Advances over the past three or four years in the sensitivity of scientific instruments have cast serious doubt on the previous consensus among cosmologists that the Universe is about 15 billion years old.

Now, Dr Charles Lineweaver, a Vice-Chancellor's Research Fellow in the University of New South Wales' Department of Astrophysics, has put together all information available from more than 12 different satellite or ground-based telescope observations and has arrived at a new age for the Universe of 13.4 billion years. Dr Lineweaver's paper, A Younger Age for the Universe, will be published in the United States journal Science on 28 May.

Other astronomers have checked Dr Lineweaver's complex mathematical argument and broadly agree with him. This means the Big Bang, which created the Universe, occurred about 1.5 billion years later than the current consensus would have it.

"So what?" you might ask. Dr Lineweaver's answer is that this has implications for humanity's understanding of the Universe and the laws of physics.
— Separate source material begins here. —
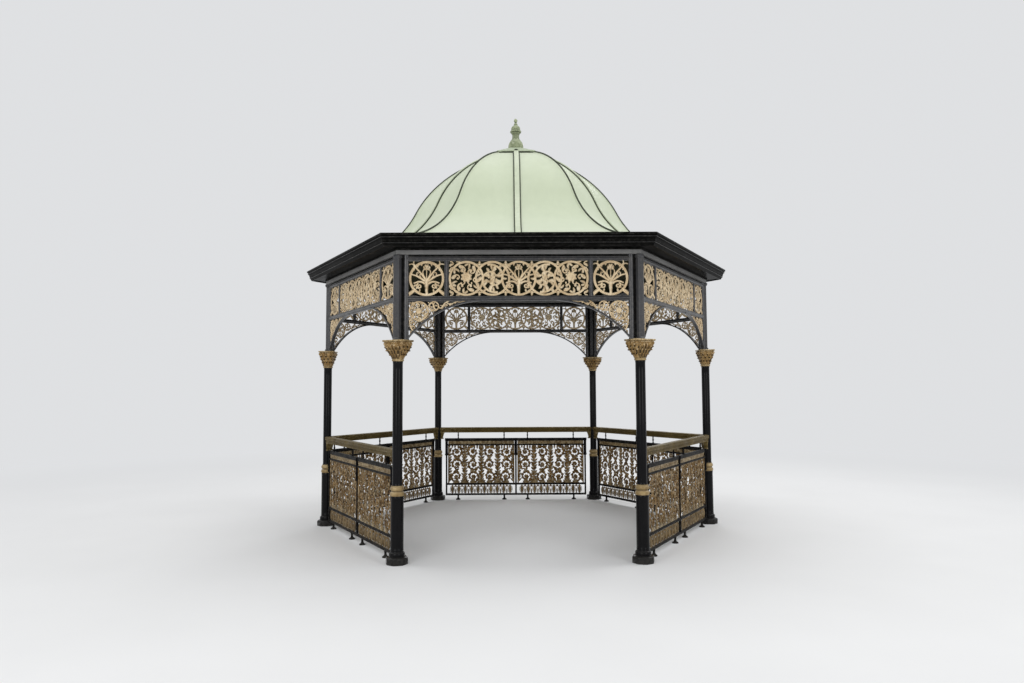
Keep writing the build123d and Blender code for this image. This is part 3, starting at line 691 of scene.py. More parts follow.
for facing, reach in capital["rosettes"]:
    outward = outwardAt(math.radians(facing))
    rosette(bm, Vector((axis[0], 0, capital["rosetteHeight"])) + outward * reach, outward,
            capital["rosetteRadius"], capital["rosetteDepth"], capital["rosettePetals"])
keepPiece(bm, "leafCapitals", "capitalGold", ["column_capitals"], 45)
bm = bmesh.new()
lathe(bm, axis, capital["neck"], capital["neckSides"])
stackSections(bm, [squareSection(capital["abacusRadial"] + out, capital["abacusTangent"] + out, height,
                                 capital["abacusChamfer"]) for out, height in capital["abacus"]])
keepPiece(bm, "capitalRings", "collarGold", smooth=45)
print("capitals placed")


# frieze frames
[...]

"This new age is consistent with the known ages of all other objects in the Universe, including the oldest objects, globular clusters in our own Galaxy, so it strengthens the Big Bang argument. Also, it sets a more precise time for the evolution of the Universe. The age and method of the birth of the Universe are two of mankind's most intriguing questions and this gives a more precise answer," he said.

Dr Lineweaver's calculations are based on recent observational refinements to three important cosmological ingredients: the Hubble Constant, a measure of how fast the Universe is expanding; the mass density of the Universe; and the cosmological constant, which he describes informally as "weird stuff which makes the Universe expand" and, he claims, makes up two thirds of the Universe.

Full-sky map of the fossil light from the Big Bang

Image Above : A full-sky map of the fossil light from the Big Bang. The red and blue spots are hot and cold spots in the cosmic microwave background. Dr. Lineweaver combined measurements of these temperature fluctuations with data from supernovae and several other data sets. The result is the most accurate determination of the acceleration of the Universe.

Dr Lineweaver's specialty is the cosmic microwave background, described as the last echo of the Big Bang. It is a very faint energy signal, about 3 degrees above absolute zero, that is unevenly distributed through the Universe and contains particles of energy released in the first few seconds of the Big Bang. He has combined recent satellite information about this background with other independent information relating to galaxy clusters, supernovas, quasars and the Hubble Constant and used Einstein's General Relativity to arrive at his new estimate.